*Exercise requirements:*
Start at the first line of the material below and retype each line through the one containing "throat_rise = 71.9", exactly.

*Data shown:*
++++++

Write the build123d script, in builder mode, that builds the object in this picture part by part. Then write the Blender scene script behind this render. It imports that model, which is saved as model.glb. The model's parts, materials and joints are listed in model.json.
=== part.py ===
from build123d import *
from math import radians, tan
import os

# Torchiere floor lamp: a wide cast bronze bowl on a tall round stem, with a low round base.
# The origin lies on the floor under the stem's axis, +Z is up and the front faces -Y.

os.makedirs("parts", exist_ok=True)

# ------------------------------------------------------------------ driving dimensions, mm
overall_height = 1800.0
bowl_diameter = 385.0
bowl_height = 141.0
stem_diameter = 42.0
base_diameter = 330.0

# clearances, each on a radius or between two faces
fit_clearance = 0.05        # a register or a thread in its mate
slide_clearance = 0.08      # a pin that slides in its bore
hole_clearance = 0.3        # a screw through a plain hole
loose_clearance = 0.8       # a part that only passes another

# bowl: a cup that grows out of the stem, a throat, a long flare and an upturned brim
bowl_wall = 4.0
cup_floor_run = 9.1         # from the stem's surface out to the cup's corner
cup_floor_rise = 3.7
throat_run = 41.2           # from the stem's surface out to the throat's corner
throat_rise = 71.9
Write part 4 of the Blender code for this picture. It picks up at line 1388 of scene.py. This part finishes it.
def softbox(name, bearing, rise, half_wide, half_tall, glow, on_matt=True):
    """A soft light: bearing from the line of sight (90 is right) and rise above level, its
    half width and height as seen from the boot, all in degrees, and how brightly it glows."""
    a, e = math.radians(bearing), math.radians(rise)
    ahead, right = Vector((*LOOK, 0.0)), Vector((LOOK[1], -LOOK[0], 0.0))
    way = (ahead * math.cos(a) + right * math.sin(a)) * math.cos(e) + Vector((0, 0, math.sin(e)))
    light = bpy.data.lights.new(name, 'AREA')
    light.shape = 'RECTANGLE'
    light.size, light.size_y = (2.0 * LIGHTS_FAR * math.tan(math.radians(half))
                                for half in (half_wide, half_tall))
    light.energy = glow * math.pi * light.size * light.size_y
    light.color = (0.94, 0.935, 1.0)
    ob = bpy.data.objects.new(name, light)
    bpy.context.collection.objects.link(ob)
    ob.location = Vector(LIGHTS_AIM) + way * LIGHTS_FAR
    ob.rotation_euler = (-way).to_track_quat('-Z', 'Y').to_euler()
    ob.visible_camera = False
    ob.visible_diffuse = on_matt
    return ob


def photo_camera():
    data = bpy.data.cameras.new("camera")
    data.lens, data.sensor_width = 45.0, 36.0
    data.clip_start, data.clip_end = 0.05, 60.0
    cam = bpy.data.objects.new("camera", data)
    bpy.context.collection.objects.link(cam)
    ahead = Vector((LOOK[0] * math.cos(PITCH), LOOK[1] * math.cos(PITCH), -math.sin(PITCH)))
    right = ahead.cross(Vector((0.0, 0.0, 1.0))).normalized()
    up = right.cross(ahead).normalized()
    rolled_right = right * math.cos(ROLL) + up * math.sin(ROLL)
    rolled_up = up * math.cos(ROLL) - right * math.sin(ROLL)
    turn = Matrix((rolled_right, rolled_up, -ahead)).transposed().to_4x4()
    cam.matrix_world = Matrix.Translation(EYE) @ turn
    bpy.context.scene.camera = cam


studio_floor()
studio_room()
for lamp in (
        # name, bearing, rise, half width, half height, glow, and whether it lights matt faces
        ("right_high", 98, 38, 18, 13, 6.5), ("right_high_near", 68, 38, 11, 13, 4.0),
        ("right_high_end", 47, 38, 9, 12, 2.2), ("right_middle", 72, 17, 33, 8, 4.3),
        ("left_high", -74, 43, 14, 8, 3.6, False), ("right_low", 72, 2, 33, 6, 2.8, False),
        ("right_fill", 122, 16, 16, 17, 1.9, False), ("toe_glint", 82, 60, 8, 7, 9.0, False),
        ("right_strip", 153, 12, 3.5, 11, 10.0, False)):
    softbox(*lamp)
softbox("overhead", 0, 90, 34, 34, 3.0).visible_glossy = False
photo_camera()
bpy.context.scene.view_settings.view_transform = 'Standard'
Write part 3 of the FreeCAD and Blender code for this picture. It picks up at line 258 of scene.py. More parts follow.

++++++

*Task response:*
Write the build123d script, in builder mode, that builds the object in this picture part by part. Then write the Blender scene script behind this render. It imports that model, which is saved as model.glb. The model's parts, materials and joints are listed in model.json.
=== part.py ===
from build123d import *
from math import radians, tan
import os

# Torchiere floor lamp: a wide cast bronze bowl on a tall round stem, with a low round base.
# The origin lies on the floor under the stem's axis, +Z is up and the front faces -Y.

os.makedirs("parts", exist_ok=True)

# ------------------------------------------------------------------ driving dimensions, mm
overall_height = 1800.0
bowl_diameter = 385.0
bowl_height = 141.0
stem_diameter = 42.0
base_diameter = 330.0

# clearances, each on a radius or between two faces
fit_clearance = 0.05        # a register or a thread in its mate
slide_clearance = 0.08      # a pin that slides in its bore
hole_clearance = 0.3        # a screw through a plain hole
loose_clearance = 0.8       # a part that only passes another

# bowl: a cup that grows out of the stem, a throat, a long flare and an upturned brim
bowl_wall = 4.0
cup_floor_run = 9.1         # from the stem's surface out to the cup's corner
cup_floor_rise = 3.7
throat_run = 41.2           # from the stem's surface out to the throat's corner
throat_rise = 71.9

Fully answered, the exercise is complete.